The Neil House was a historic hotel on High Street in Downtown Columbus, Ohio. The hotel operated on Capitol Square from 1842 to 1980.

Attributes

The hotel buildings were located on South High Street across from the Ohio Statehouse.

First building
The first hotel building had five stories and 334 rooms. It was made of brick and black walnut, all taken from William Neil's farm in Wyandot County, Ohio.

Second building
The second Neil House building had 168 rooms.

Third building
The third hotel building was the largest, with 657 rooms at 13 stories. It featured a 13-panel mural by Rainey Bennett. This building was painted by folk artist William L. Hawkins, in Neil House with Chimney and Neil House with Chimney #2.

History

There were three hotel buildings successively built on the site. William Neil built the hotels after arriving in the city in 1818, and having operated a tavern in the location from 1822 to 1839. Neil and his wife Hannah also became known for his stagecoach company, her mission for orphaned children, and their farm that became the Ohio State University campus around 1870.
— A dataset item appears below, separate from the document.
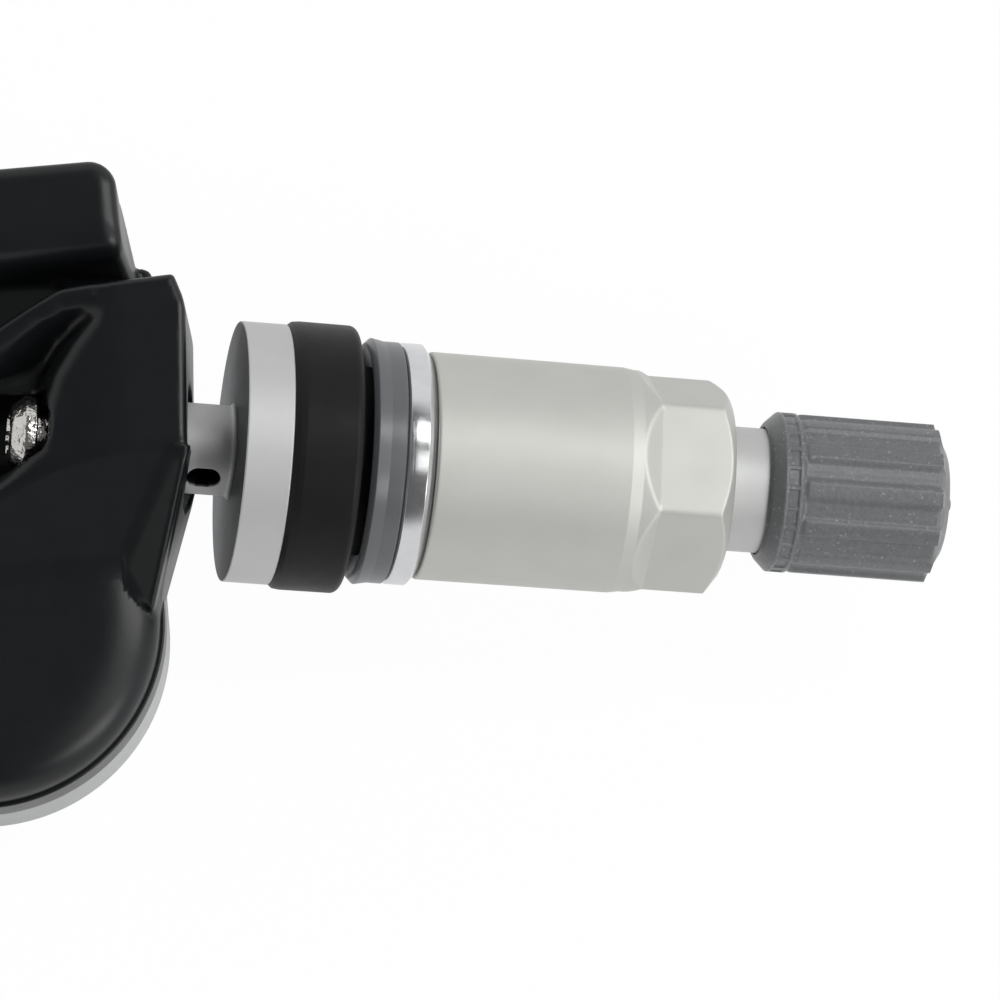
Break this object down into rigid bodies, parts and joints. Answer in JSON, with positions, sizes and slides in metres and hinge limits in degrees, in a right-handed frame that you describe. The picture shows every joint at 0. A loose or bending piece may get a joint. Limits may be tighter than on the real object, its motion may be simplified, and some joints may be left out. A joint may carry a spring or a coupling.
{
  "type": "tyre pressure sensor",
  "caption": "Tyre pressure sensor with a clamp-in metal valve: a moulded sensor body held by a screw on the valve's ball foot.",
  "frame": {"origin": "middle of the wheel's valve hole, on the rim face that the grommet's flange seals", "axes": "+X out along the valve; +Y towards the sensor body's far block; +Z away from the wheel's barrel, on the side of the deck"},
  "size_m": [0.0746, 0.0397, 0.0209],
  "materials": {
    "stem_metal": "satin anodised",
    "grommet_rubber": "matte moulded",
    "slip_plastic": "moulded nylon",
    "washer_metal": "bright turned",
    "nut_metal": "satin blasted and anodised",
    "cap_plastic": "moulded",
    "seal_rubber": "moulded",
    "core_brass": "turned",
    "gasket_plastic": "moulded",
    "pin_metal": "plated",
    "spring_steel": "drawn wire",
    "screw_nickel": "nickel plated",
    "housing_plastic": "satin moulded",
    "cover_plastic": "matte moulded",
    "board_laminate": "lacquered",
    "cell_steel": "pressed",
    "tab_nickel": "rolled strip",
    "chip_resin": "moulded",
    "crystal_can": "pressed can",
    "ferrite": "sintered",
    "winding_copper": "enamelled wire",
    "antenna_brass": "stamped",
    "passive_ceramic": "fired",
    "port_silicone": "moulded",
    "filter_membrane": "porous sheet"
  },
  "bodies": {
    "valve": {"valve_stem": "stem_metal", "rubber_grommet": "grommet_rubber", "core_body": "core_brass", "core_gasket": "gasket_plastic", "core_spring": "spring_steel", "foot_screw": "screw_nickel"},
    "washers": {"slip_washer": "slip_plastic", "nut_washer": "washer_metal"},
    "nut": {"valve_nut": "nut_metal"},
    "cap_washer": {"cap_seal": "seal_rubber"},
    "cap": {"valve_cap": "cap_plastic"},
    "core_pin": {"core_pin": "pin_metal", "pin_seal": "seal_rubber"},
    "sensor_body": {"upper_housing": "housing_plastic", "base_cover": "cover_plastic", "circuit_board": "board_laminate", "coin_cell": "cell_steel", "positive_tab": "tab_nickel", "negative_tab": "tab_nickel", "pressure_chip": "chip_resin", "transmitter_chip": "chip_resin", "crystal": "crystal_can", "coil_core": "ferrite", "coil_winding": "winding_copper", "antenna": "antenna_brass", "board_passives": "passive_ceramic", "port_seal": "port_silicone", "port_filter": "filter_membrane"}
  },
  "joints": [
    {"name": "nut_travel", "type": "slide", "parent": "valve", "child": "washers", "axis": [1, 0, 0], "range_m": [0, 0.00238]},
    {"name": "nut_turn", "type": "hinge", "parent": "washers", "child": "nut", "pos_m": [0.006, 0, 0], "axis": [1, 0, 0], "range_deg": [0, 1080]},
    {"name": "cap_travel", "type": "slide", "parent": "valve", "child": "cap_washer", "axis": [1, 0, 0], "range_m": [0, 0.00873]},
    {"name": "cap_turn", "type": "hinge", "parent": "cap_washer", "child": "cap", "pos_m": [0.03, 0, 0], "axis": [1, 0, 0], "range_deg": [0, 3960]},
    {"name": "core_pin_push", "type": "slide", "parent": "valve", "child": "core_pin", "axis": [-1, 0, 0], "range_m": [0, 0.001], "stiffness_N_per_m": 1500, "springref_m": -0.002, "deforming": ["core_spring"]},
    {"name": "body_tilt", "type": "hinge", "parent": "valve", "child": "sensor_body", "pos_m": [-0.0134, 0, 0], "axis": [0, -1, 0], "range_deg": [-10.5, 6.5]}
  ],
  "couplings": [
    {"joint": "nut_turn", "follows": "nut_travel", "rad_per_m": 7913.3},
    {"joint": "cap_turn", "follows": "cap_travel", "rad_per_m": 7913.3}
  ]
}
The first hotel built on that site was completed in 1842 at a cost of about $100,000. It was destroyed in a fire, along with the neighboring Odeon Theater, on November 6, 1860. The loss was only partly insured ($10,000, with a structural loss of $150,000), but Neil proceeded to build a smaller hotel on the site by 1862. This second hotel became future president William McKinley's home as the Governor of Ohio from 1892 to 1896 (the McKinley Memorial stands where McKinley would stop and wave to his wife every morning). This second building was demolished in 1923 to make room for the larger third building. This third hotel opened in August 1925, in a celebration that included a dinner and dance for 770 investors and leading residents. It was a large building, twice as large as Columbus's second-largest hotel. The third hotel building closed in 1980 to make way for the Huntington Center.

References

External links

 Emporis page (archive)

Demolished buildings and structures in Downtown Columbus, Ohio
Defunct hotels in Ohio
1842 establishments in Ohio
1980 disestablishments in Ohio
Hotels established in 1842
Hotels disestablished in 1980
Buildings and structures demolished in 1980
Hotels in Columbus, Ohio
Yost and Packard buildings
High Street (Columbus, Ohio)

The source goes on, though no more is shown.